23.1 km (14.4 mi) closer to Santiago–only two days left and feeling bittersweet about it. The walk through river valleys with many Albariño vines was a real treat. Many of us pilgrims now know each other and we wave as we leapfrog each other on the Camino. It’s particularly special seeing the old Roman road designator number XIX (see pic). Who knows who all walked these roads and now I am–a small thrill.
Caldas de Reis is named after the natural hot springs. One pic had me standing in front of the one springs used for washing. Also took a pic of my favorite Galician architecture with columns holding the first floor.

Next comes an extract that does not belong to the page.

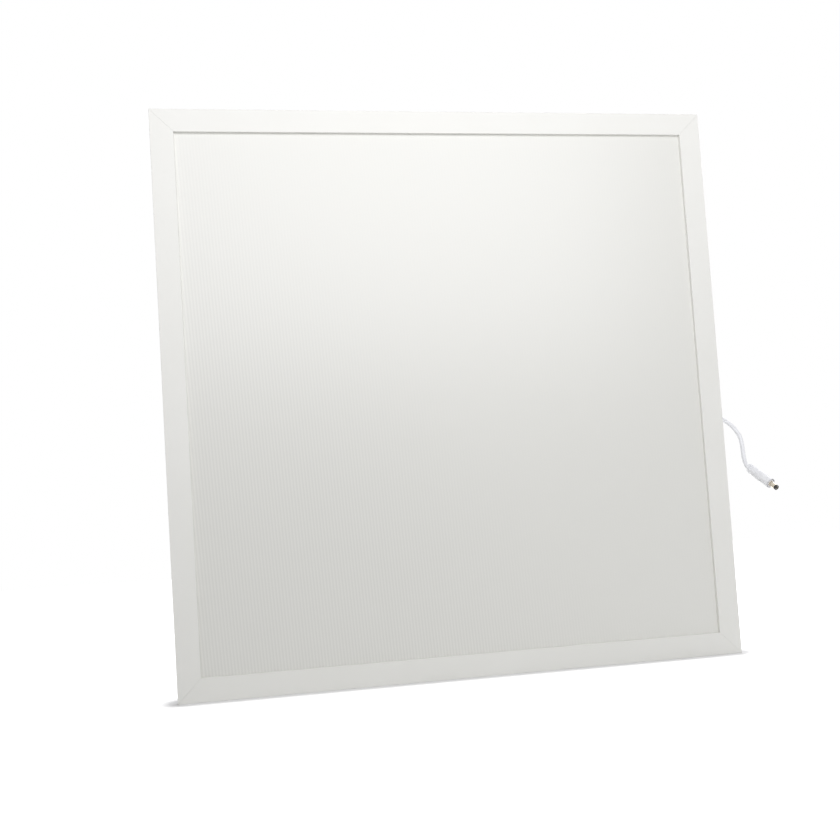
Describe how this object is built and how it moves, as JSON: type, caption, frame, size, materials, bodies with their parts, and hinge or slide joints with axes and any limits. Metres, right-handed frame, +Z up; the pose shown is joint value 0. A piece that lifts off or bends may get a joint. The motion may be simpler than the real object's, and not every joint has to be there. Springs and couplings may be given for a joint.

A few uphill climbs and and paths through mixed forests took me 18.2 km (11.4 mi) to a great looking albuerge in Pontevedra. Four of us shared a washer and I took advantage of it and did my pants too. May not sound important to the casual reader, but it is to a tired pilgrim–it was a gift.
The town has some 83K people in it and has been described as an old Galician town. Many, many old, important looking buildings greet you in the center. I forwent a nap just to get a better impression–vale la peina (it was worth my pain).

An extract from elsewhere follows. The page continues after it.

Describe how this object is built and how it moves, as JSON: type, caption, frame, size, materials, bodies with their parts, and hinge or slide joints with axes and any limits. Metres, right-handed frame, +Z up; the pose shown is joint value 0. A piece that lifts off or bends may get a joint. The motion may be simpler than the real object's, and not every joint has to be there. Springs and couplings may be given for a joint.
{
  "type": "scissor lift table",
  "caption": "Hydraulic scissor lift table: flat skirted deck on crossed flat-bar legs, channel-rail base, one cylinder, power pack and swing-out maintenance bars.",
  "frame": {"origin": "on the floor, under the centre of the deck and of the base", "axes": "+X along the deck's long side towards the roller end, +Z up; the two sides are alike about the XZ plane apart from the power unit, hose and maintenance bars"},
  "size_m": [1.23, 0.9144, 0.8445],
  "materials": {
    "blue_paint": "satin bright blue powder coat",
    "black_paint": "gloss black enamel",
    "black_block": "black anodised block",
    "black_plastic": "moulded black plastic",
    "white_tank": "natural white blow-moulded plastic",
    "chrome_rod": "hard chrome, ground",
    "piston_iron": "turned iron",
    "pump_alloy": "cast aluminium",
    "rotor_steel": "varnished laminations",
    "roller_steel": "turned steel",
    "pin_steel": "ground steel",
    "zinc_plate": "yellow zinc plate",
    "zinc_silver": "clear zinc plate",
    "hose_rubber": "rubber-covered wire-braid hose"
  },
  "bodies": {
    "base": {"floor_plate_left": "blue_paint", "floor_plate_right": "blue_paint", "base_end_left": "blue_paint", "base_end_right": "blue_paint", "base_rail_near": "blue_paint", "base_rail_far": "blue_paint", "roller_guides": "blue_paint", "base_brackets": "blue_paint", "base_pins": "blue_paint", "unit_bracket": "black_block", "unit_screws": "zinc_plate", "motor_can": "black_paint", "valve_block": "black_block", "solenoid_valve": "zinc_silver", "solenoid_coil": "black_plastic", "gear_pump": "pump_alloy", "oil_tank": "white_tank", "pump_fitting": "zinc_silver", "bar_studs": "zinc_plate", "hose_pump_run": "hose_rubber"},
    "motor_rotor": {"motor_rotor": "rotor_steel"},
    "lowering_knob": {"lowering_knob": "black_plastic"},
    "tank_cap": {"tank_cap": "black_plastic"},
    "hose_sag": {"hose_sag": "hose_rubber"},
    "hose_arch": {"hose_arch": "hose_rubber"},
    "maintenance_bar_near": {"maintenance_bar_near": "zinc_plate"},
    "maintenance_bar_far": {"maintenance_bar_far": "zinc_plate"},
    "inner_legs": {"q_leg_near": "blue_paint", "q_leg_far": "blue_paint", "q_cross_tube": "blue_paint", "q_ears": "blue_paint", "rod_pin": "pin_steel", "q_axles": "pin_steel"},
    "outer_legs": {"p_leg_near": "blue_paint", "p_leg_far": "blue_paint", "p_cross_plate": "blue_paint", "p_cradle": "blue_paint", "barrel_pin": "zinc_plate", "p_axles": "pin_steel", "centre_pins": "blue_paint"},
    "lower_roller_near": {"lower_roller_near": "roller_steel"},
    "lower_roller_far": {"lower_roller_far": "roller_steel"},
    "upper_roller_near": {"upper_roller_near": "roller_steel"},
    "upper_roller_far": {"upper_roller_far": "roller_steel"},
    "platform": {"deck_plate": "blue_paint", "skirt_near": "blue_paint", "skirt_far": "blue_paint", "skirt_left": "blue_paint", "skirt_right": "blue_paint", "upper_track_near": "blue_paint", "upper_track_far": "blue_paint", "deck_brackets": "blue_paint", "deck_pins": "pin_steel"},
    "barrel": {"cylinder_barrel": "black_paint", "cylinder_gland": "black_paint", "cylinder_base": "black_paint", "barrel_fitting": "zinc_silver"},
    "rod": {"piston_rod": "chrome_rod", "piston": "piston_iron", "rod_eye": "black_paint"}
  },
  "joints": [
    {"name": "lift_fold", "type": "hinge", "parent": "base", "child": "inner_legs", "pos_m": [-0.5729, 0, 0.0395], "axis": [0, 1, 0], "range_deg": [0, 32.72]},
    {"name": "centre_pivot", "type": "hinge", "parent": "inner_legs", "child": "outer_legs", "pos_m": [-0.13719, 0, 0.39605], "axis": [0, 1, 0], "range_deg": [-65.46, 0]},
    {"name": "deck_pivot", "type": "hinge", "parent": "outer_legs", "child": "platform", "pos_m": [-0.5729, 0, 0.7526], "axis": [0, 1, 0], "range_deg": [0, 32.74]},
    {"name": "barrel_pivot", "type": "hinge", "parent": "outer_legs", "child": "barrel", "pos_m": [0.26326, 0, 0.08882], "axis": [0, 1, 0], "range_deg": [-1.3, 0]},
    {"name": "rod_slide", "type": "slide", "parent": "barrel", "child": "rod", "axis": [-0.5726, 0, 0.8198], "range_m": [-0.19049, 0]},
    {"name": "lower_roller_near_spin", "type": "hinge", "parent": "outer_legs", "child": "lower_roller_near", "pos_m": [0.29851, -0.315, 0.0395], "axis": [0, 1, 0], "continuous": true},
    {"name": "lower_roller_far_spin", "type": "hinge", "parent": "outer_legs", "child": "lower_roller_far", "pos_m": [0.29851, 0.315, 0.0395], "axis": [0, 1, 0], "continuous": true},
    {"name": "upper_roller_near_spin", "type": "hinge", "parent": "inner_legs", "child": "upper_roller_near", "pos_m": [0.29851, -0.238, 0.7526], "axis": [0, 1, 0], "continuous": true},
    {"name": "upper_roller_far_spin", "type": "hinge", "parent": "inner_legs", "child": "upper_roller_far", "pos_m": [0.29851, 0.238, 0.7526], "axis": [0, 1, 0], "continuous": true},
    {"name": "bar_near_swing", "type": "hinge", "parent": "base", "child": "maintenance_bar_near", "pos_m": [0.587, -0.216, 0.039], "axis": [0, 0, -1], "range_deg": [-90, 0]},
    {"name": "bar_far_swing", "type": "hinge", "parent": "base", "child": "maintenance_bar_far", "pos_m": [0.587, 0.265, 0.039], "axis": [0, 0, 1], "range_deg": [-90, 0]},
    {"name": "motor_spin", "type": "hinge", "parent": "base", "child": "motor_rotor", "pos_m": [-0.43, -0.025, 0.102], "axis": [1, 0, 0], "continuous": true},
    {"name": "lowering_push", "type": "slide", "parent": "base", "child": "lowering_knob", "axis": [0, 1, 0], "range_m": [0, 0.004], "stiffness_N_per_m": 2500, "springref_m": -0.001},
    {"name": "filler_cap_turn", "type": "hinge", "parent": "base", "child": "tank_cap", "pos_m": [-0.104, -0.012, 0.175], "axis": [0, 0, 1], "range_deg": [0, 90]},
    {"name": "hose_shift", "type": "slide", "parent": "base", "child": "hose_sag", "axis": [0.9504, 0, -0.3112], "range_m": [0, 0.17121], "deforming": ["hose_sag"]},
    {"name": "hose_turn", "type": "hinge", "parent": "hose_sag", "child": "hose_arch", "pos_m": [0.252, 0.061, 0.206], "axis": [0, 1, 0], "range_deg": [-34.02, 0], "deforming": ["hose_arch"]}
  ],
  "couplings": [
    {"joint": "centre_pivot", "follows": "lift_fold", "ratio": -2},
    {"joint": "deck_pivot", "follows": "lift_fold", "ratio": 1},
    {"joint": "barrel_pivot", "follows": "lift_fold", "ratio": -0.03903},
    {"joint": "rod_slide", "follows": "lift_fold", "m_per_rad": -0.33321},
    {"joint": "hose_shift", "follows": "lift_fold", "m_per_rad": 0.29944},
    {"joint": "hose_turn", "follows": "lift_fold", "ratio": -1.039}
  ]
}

Here are just a few impressions, one of which included the Parador (state-run 5-star hotels usually in very old settings), the Pilgrim Chapel in the shape of a shell on the Peregrina (female peregrino) Square, and City Hall:
An easy 14.9 km (9.3 mi) brought me to my first views of the ocean inlet since Porto. Lovely walk–great albuerge at the end of the day, even though a number of us had to wait a half an hour for it to open. Had my first GOOD pulpo (octopus) on the Camino and expect more as I approach Santiago and beyond. Two German ladies are pushing their friend in a wheel chair to Santiago–an amazing task! Had a beer with them and talked about their adventure–enough for their lifetimes.
So much going in here–festivities, music, artisans selling their wares. It’s almost too much for the senses. Here are a few pics.
Beautiful day for getting 19.3 km (12 mi) behind me–now under 100 km left. The past heavy rains have washed out a few areas, but everyone managed to use the adjoining fields as a makeshift detour.
Discovered the cause of my bone bruise: sandals have a crack in sole (too old) that let some jagged rocks intrude. My fault. I should have replaced them.
Going through Tui, my first Spanish town, I stopped in at a small church adjacent to a convent to find four nuns at their morning prayers. At first I felt as if I were intruding, but after a few minutes more as an invited guest. Witnessing, no, immersing in a Camino context in the power of the church–the total dedication some practice–is beyond words.
I have dozens of photos from today–beautiful gripping scenes–but these four nuns by far have punctuated the day for me!